Throughout the Tudor era education remained what it had long been in England: a thing available, at least beyond a rudimentary level, to only a tiny part of the population. It had begun, of course, as an enterprise of the church; instruction had always been one of the functions of the monasteries and the parish clergy. In 1179 the Lateran Council in Rome had ordered every bishop to establish an institution to train clergy for his diocesan chapter, and the resulting “cathedral schools” had joined the monasteries as places where young clerics could become literate and be prepared for university. Outside the church there was, for centuries, almost no such thing as an educational establishment and no need or demand for one. The elite families were obliged to do little more, in occupational terms, than manage their lands. To the extent that their
male offspring aspired to anything beyond more wealth and more power, it was usually to become warrior-knights of the kind idealized in tales of medieval chivalry. The nobility sent their sons to each other’s castles to be trained in the martial arts, to learn to comport themselves in a manner appropriate to their status, and to make the kinds of connections that could pay dividends later in life. Hence the desire to find places in the homes of the most important people possible, and the supreme value, at the court of the young Henry VIII, of being good at jousting and other aristocratic games. Though education was gradually coming to seem relevant, the barely literate could still flourish in high society.
For the great mass of people, at the end of the Tudor period no less than at the beginning, education beyond some basic reading and perhaps writing instruction from the local parish priest was simply not an option. The only available careers, at the bottom of the social pyramid, were agricultural labor and domestic service, and that was literally as far as opportunities went. For families of greater but still modest means, the best road to prosperity often led through apprenticeships. Such a family could, upon payment of a bond, enter a son (or even, in relatively rare cases, a daughter) into an indenture contract that provided a years-long course of training in the household of a skilled specialist in some craft or trade. Apprentices were usually between ten and fourteen years old at the start of their training, which lasted about seven years during which they received food and lodging but little or no pay and were pledged to remain unmarried and avoid drunkenness, gambling, and other forms of misbehavior. (“Fornication within the house of his said Master hee shall not commit,” an apparently representative indenture reads, “matrimony with any woman dureinge the said tearme hee shall not contract.”) Upon completing his apprenticeship and a further year or so as a journeyman working for pay, the new carpenter, tailor, cordmaker, tanner, butcher, barber, baker, or whatever would become free to join a guild and set up shop as a master of his specialty. The guilds regulated competition (limiting the number of shops in a particular area and the amount of work that any member could undertake, for example), monitored quality and maintained standards, provided assistance to the sick or unemployed, and supported local charities. Their aim was a stable, almost static marketplace in which every competent participant was protected and no individual was allowed to get too far ahead of the rest.

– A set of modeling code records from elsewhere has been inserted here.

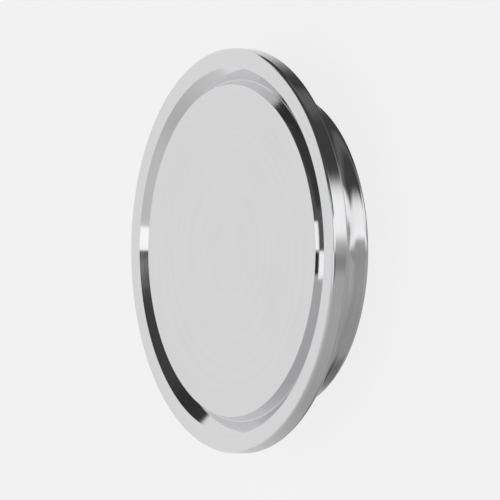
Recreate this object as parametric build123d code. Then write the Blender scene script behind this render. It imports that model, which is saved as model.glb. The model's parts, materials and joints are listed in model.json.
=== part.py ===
from build123d import *
from math import radians, tan
import os

os.makedirs("parts", exist_ok=True)

# Sanitary clamp end cap, in the flange size that closes 1 inch and 1-1/2 inch clamp
# fittings. It is one piece, turned from solid stainless bar. Units are millimetres.
# The cap lies on its boss with the sealing face up. The origin is on the axis, in the
# boss's flat back, and +Z points out of the sealing face.

# Clamp flange: its rim, and the bevel behind it that the clamp's two halves wedge on.
flange_diameter = 50.5
rim_thickness = 2.15
front_edge_radius = 0.42
back_edge_radius = 0.60
bevel_angle = 20.0

# Boss behind the bevel. Its wall widens towards the flange, and a wide neck joins the two.
boss_inset = 5.68
boss_height = 4.8
boss_taper = 7.5
boss_edge_radius = 1.35
neck_radius = 4.75

# Gasket groove in the sealing face: a steep inner wall, a gentle slope outside it, and a
# narrow flat floor, as wide as the turning tool's nose.
groove_inset = 3.45
groove_width = 2.16
groove_wall_lean = 21.5
groove_slope = 39.0
groove_floor_width = 0.10

# Sizes that follow from the ones above.
flange_radius = flange_diameter / 2
boss_radius = flange_radius - boss_inset
neck_corner_radius = boss_radius + boss_height * tan(radians(boss_taper))
bevel_width = flange_radius - neck_corner_radius
bevel_top = boss_height + bevel_width * tan(radians(bevel_angle))
total_thickness = bevel_top + rim_thickness
groove_inner_edge = flange_radius - groove_inset - groove_width / 2
groove_outer_edge = groove_inner_edge + groove_width
wall_run = tan(radians(groove_wall_lean))
slope_run = 1 / tan(radians(groove_slope))
groove_depth = (groove_width - groove_floor_width) / (wall_run + slope_run)
groove_floor_start = groove_inner_edge + groove_depth * wall_run
groove_floor_end = groove_floor_start + groove_floor_width
groove_floor_height = total_thickness - groove_depth

# The most of a wall that the rounded corner at one end of it may take up.
corner_share = 0.45
neck_share = 0.65
boss_edge_share = 0.30


def round_corner(section, place, radius, turn, room):
    """Round the section's corner at a (radius, height), within the room that its walls have."""
    corner = section.vertices().sort_by_distance((*place, 0))[0]
    fillet(corner, min(radius, room / tan(radians(turn / 2))))


def round_corners(section):
    """Round the rim's two edges, the neck and the boss's back edge."""
    front_edge = (flange_radius, total_thickness)
    front_room = corner_share * rim_thickness
    round_corner(section, front_edge, front_edge_radius, 90, front_room)
    back_edge = (flange_radius, bevel_top)
    back_room = corner_share * min(rim_thickness, bevel_width)
    round_corner(section, back_edge, back_edge_radius, 90 - bevel_angle, back_room)
    neck = (neck_corner_radius, boss_height)
    neck_turn = 90 - bevel_angle - boss_taper
    neck_room = neck_share * min(boss_height, bevel_width)
    round_corner(section, neck, neck_radius, neck_turn, neck_room)
    boss_edge = (boss_radius, 0)
    boss_room = boss_edge_share * boss_height
    round_corner(section, boss_edge, boss_edge_radius, 90 - boss_taper, boss_room)


def draw_section():
    """Half section of the cap, from the axis out to the rim."""
    with BuildSketch() as section:
        with BuildLine():
            Polyline(
                (0, 0),
                (boss_radius, 0),
                (neck_corner_radius, boss_height),
                (flange_radius, bevel_top),
                (flange_radius, total_thickness),
                (groove_outer_edge, total_thickness),
                (groove_floor_end, groove_floor_height),
                (groove_floor_start, groove_floor_height),
                (groove_inner_edge, total_thickness),
                (0, total_thickness),
                close=True,
            )
        make_face()
        round_corners(section)
    return section.sketch


def turn_cap():
    """Turn the section about the cap's axis."""
    cap = revolve(Plane.XZ * draw_section(), Axis.Z)
    cap.label = "end_cap"
    return cap


export_step(turn_cap(), "parts/end_cap.step")
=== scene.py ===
"""Sanitary clamp end cap, turned from stainless bar: its finish, its studio and its camera."""
import json
import math

import bmesh
import bpy
from mathutils import Matrix, Vector


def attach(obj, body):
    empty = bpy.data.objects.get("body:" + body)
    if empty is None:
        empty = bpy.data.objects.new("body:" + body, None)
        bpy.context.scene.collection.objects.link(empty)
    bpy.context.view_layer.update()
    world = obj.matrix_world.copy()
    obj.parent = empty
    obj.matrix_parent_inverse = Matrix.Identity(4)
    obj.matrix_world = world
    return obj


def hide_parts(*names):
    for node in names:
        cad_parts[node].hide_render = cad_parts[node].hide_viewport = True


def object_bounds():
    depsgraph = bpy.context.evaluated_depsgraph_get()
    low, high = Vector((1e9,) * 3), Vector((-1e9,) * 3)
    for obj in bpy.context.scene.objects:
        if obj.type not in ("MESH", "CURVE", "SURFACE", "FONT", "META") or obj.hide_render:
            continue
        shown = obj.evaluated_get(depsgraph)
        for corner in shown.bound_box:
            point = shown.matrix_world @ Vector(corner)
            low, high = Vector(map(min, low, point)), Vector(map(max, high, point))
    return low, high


bl_info = {
    "name": "Sanitary Clamp End Cap",
    "version": (1, 0, 0),
    "blender": (4, 5, 0),
    "location": "View3D > Sidebar > End Cap",
    "description": "Turned stainless end cap for a sanitary clamp joint, with its studio",
    "category": "Add Mesh",
}

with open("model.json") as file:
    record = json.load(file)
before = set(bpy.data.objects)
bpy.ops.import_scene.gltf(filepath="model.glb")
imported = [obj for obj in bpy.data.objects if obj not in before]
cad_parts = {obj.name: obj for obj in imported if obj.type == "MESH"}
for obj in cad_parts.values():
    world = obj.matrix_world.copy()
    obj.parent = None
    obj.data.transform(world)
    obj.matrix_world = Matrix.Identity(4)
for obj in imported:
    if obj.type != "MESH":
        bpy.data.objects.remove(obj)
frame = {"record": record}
CAD_LOW, CAD_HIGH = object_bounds()

MM = 0.001
BODY = "root"
CAP_NODE = "end_cap"

FLANGE_DIAMETER = CAD_HIGH.x - CAD_LOW.x
TOTAL_THICKNESS = CAD_HIGH.z - CAD_LOW.z
STEEL_COLOUR = tuple(frame["record"]["materials"][0]["base_color"])

# The mesh: how finely arcs and long straight runs of the outline are divided.
ARC_STEP = math.radians(6)
LONGEST_RUN = 1.5 * MM

# The finishes, by their place in the cap's list of materials.
FACED, TURNED, GROOVED = 0, 1, 2

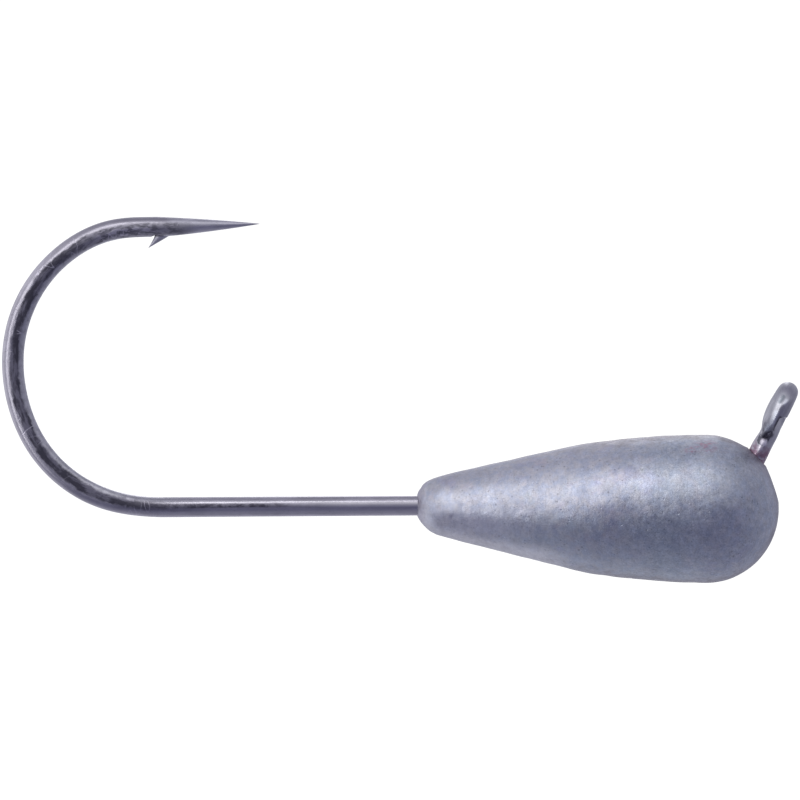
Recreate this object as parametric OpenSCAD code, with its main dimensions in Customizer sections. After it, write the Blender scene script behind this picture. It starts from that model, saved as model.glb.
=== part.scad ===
// Jig head: a lead teardrop head cast around the shank of a one-piece wire hook.
// Millimetres. The origin is the centre of the line eye, +X runs along the shank
// towards the nose of the head, +Z points to the side that the hook point is on.
// The whole hook lies in the XZ plane.

/* [Hook wire] */
// Diameter of the hook wire
wire_d = 1.15; // [1.05:0.05:1.25]
// Diameter of the neck, where the wire leaves the head and turns into the eye
neck_d = 1.12; // [0.95:0.01:1.14]
// Straight shank, from the corner of the jig bend to the start of the hook bend
shank_len = 32.6; // [30:0.05:38]

/* [Line eye] */
// Inside diameter of the eye
eye_id = 1.2; // [1.1:0.05:1.6]
// Turn of the ring about the stem, which sets its -Y side back
eye_twist = 3.3; // [0:0.1:6]
// Offset of the ring from the line of the stem
eye_offset = 0.05; // [0:0.01:0.1]
// Angle between the stem of the eye and the shank
stem_angle = 63.5; // [55:0.1:75]
// Length of the stem, from the corner of the jig bend to the centre of the eye
stem_len = 5.93; // [5.6:0.01:6.6]
// Centre-line radius of the jig bend inside the head
jig_bend_r = 2; // [1.6:0.1:2.4]
// Width of the slit where the free end of the ring closes on the neck
eye_slit = 0.06; // [0.04:0.01:0.1]

/* [Hook bend] */
// Centre-line radius of the first arc, where the shank runs into the bend
heel_r = 12.2; // [10:0.1:14]
// Sweep of the first arc
heel_a = 10; // [6:0.5:12]
// Centre-line radius of the lower arc
lower_r = 7.5; // [7:0.1:8.5]
// Sweep of the lower arc
lower_a = 55; // [45:1:60]
// Centre-line radius of the back arc
back_r = 9.3; // [8.5:0.1:10.5]
// Sweep of the back arc
back_a = 25; // [20:1:30]
// Centre-line radius of the upper arc
upper_r = 7.9; // [7.4:0.1:8.6]
// Sweep of the upper arc
upper_a = 63; // [55:1:66]
// Centre-line radius of the last arc, before the point
crook_r = 5.8; // [5:0.1:6.5]
// Sweep of the last arc
crook_a = 27.4; // [22:0.1:30]

/* [Point and barb] */
// Round wire between the end of the bend and the ground point
point_run = 1.6; // [1.2:0.1:3]
// Length of the ground point
point_len = 5.55; // [4.5:0.05:7]
// Fullness of the point: 0 is a plain cone
point_belly = 0.36; // [0:0.02:0.5]
// Lift of the point's axis, outwards from the gape
point_lift = 2; // [0:0.1:3]
// How far behind the tip of the point the barb is rooted
barb_back = 5.13; // [4.6:0.01:5.4]
// Root length of the barb along the wire
barb_root = 0.82; // [0.6:0.02:1]
// How far the barb stands off the wire
barb_height = 0.64; // [0.4:0.02:0.8]
// How far the tip of the barb rakes back behind its root
barb_rake = 0.42; // [0.2:0.02:0.6]
// Thickness of the barb
barb_t = 0.5; // [0.3:0.05:0.7]

/* [Lead head] */
// Largest diameter of the head, and of its round nose
head_d = 8.4; // [8:0.1:9.5]
// Length of the head along its own axis
head_len = 20.75; // [20:0.05:23]
// Radius of the rounded tail
tail_r = 1.7; // [1.5:0.05:2]
// Half angle of the taper
head_taper = 13.6; // [12.5:0.1:14]
// Radius of the arc that eases the taper into the shoulder
shoulder_r = 22; // [18:1:26]
// Slope left where the shoulder becomes one long arc
shoulder_a = 7.5; // [7:0.1:8]
// Droop of the head's axis below the shank
head_droop = 1.04; // [0:0.02:2]
// Distance of the tail from the corner of the jig bend
head_back = 18.17; // [17.6:0.01:18.6]
// Depth of the small flat on the upper nose, where the casting gate was trimmed
gate_flat = 0.1; // [0.05:0.01:0.15]

/* [Hidden] */
$fn = 64;
wire_r = wire_d / 2;
// How far a thinner length of wire is let into its neighbours
let_in = 0.06;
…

Before becoming old enough to enter an apprenticeship, a child might (or just as possibly might not) spend a few years in a petty school or “dame school,” basically a kind of day-care facility, usually operated in the home of some literate member of the community, where some degree of instruction in the basics of religion as well as reading (but usually not writing) English was available. Girls attended such schools, but this was as far as they could go with education outside the home. Sons of the most prosperous and ambitious families could proceed to grammar schools rather than into apprenticeships, and that was where education turned serious. The entry age for grammar school was seven, generally, and those who completed the full course remained for about seven years. Their lives, during those years, appear to have been positively hellish. Grammar school pupils, like all children through the Middle Ages and the Renaissance, were regarded as miniature adults and therefore capable of adult behavior, and all but the most exceptional schoolmasters subjected them to iron-hard discipline. The school day started at six in the morning—seven during the dark months of winter—and continued until about five P.M. The heart of the curriculum was instruction in Latin, supplemented with religion and arithmetic and sometimes a smattering of Greek, and though the older pupils were supposedly exposed to such classic authors as Ovid, Cicero, Virgil, and Horace, most of their time was devoted (books being expensive and therefore scarce except in the most generously funded establishments) to memorization and recital by rote. Unsatisfactory performance was met with lashings with birch canes or similar instruments. This was the routine year-round, the only breaks occurring at Christmas and Easter and lasting just two and a half weeks.
Latin was emphasized so heavily because it was the language of the universities and therefore synonymous with academic achievement, and because it was what the teachers knew. Because in most schools all age groups were together in a single large room (most had only a single master plus, sometimes, an assistant or “usher”), all the chanted recitations must have created a constant racket. Even the exercises in English would present special challenges for today’s students. The alphabet in use in England in the sixteenth century had only twenty-four letters:
u
and
v
were the same letter (the first was used in the middle of a word, the second at the beginning), as were
i
and
j (j
being used as the capital form of i).
Though other letters were used exactly as we use them today, in the handwritten form of four and a half centuries ago they would be indecipherable to the modern reader. A long-since-forgotten symbol that was almost but not exactly the letter
y
represented the same sound as
th
(as in “ye olde chandlery” or whatever). Roman numerals were much more commonly used then than now, and the last in a series of Roman
i’s
was written as a j: thus “King Henry
viij.”
Spelling was freely improvised and would remain so until someone presumed to publish a guide to the subject in 1558.